Zuma reiterated that he was prepared to go to prison rather than bow to a court system he believed to be biased.

“What is concerning is that comrade Zuma articulates flaws that we have in the judiciary very, very well. It’s not like we can’t see what’s wrong with Zondo … It has turned into a courtroom. It’s no longer a commission. They have almost a prosecutorial attitude towards people who come to give evidence,” Duarte argues in the leaked recording. 

She made the example of former MP Vincent Smith, whom she described as her “good friend”. Smith faces corruption and fraud charges related to benefits he received from state capture-accused company Bosasa. 

Duarte said she pushed Smith into attending the commission and “a week later he is slapped with a criminal court case, so I think there are those issues which need to be examined and looked at”. 

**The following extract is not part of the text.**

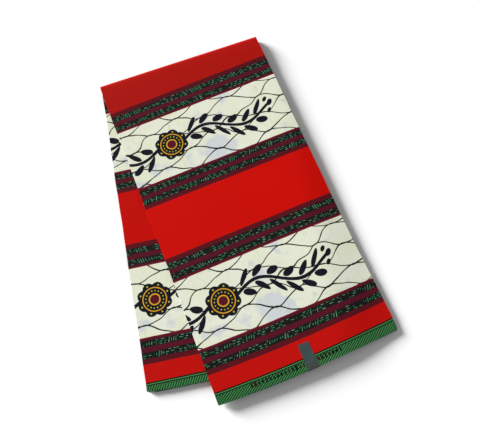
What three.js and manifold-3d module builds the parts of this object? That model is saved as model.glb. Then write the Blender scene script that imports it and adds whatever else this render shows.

In February, Duarte wrote an opinion piece in the Daily Maverick criticising the commission, saying that testimonies heard at the Zondo commission displayed a serious lack of appreciation of the role party caucuses played within a democracy such as South Africa’s. 

Duarte, who later apologised for the article, now suggests that the top six need to discuss whether or not transformation in the judiciary has taken place.

“Why is it that whenever we go to the North Gauteng high court we know that we will lose the case? It’s almost a given that if we go to Dunstan Mlambo we will lose a case. It’s almost a given that if [Judge President John] Hlophe in the Western Cape listens to a matter, the ANC will come out better. It shouldn’t be like that. It should be a judiciary that does not have a sisterhood and brotherhood in any political party. I think there is a need, as comrade Zuma says, the judiciary needs a different set or principles that it [has] at the present time,” she said. 

This week, the Judicial Conduct Tribunal found Hlophe guilty of gross misconduct. Hlophe was found to have breached the constitution by trying to influence two Constitutional Court justices to rule in the favour of the former president in the Zuma/Thint corruption matter.

Duarte goes on to say that she was greatly disappointed by Mogoeng, who she claims behaves “as if there is no understanding of the constitution of the Republic of South Africa”. 

In the recording, Duarte said Mogoeng was the “chief justice of people across the board” including “a minority of those who are not Christian”.

“He cannot change the nature of the state from its secular perspective,”’ she said.

Both the apartheid regime and Nazi Germany had “attached” society to Christianity with “disastrous consequences”, she asserted.

“Every regime attached to religion is a disaster and we know that throughout the globe,” she said. 

The Judicial Conduct Committee found Mogoeng guilty of misconduct for wilfully wading into political controversy with remarks questioning South Africa’s foreign policy on Israel and ordered him to issue a written apology.

In its finding, the committee held that Mogoeng had contravened five articles of the Judicial Code of Conduct, with the initial remarks and his subsequent statement declaring that he would rather “perish” than apologise for what he said.

In the webinar hosted by The Jerusalem Post last year, Mogoeng said he believed South Africa would do well to consider adopting a more objective stance on Israel and the Israeli-Palestinian conflict and ventured that “hatred” of the Jewish state could “attract unprecedented curses upon our nation”.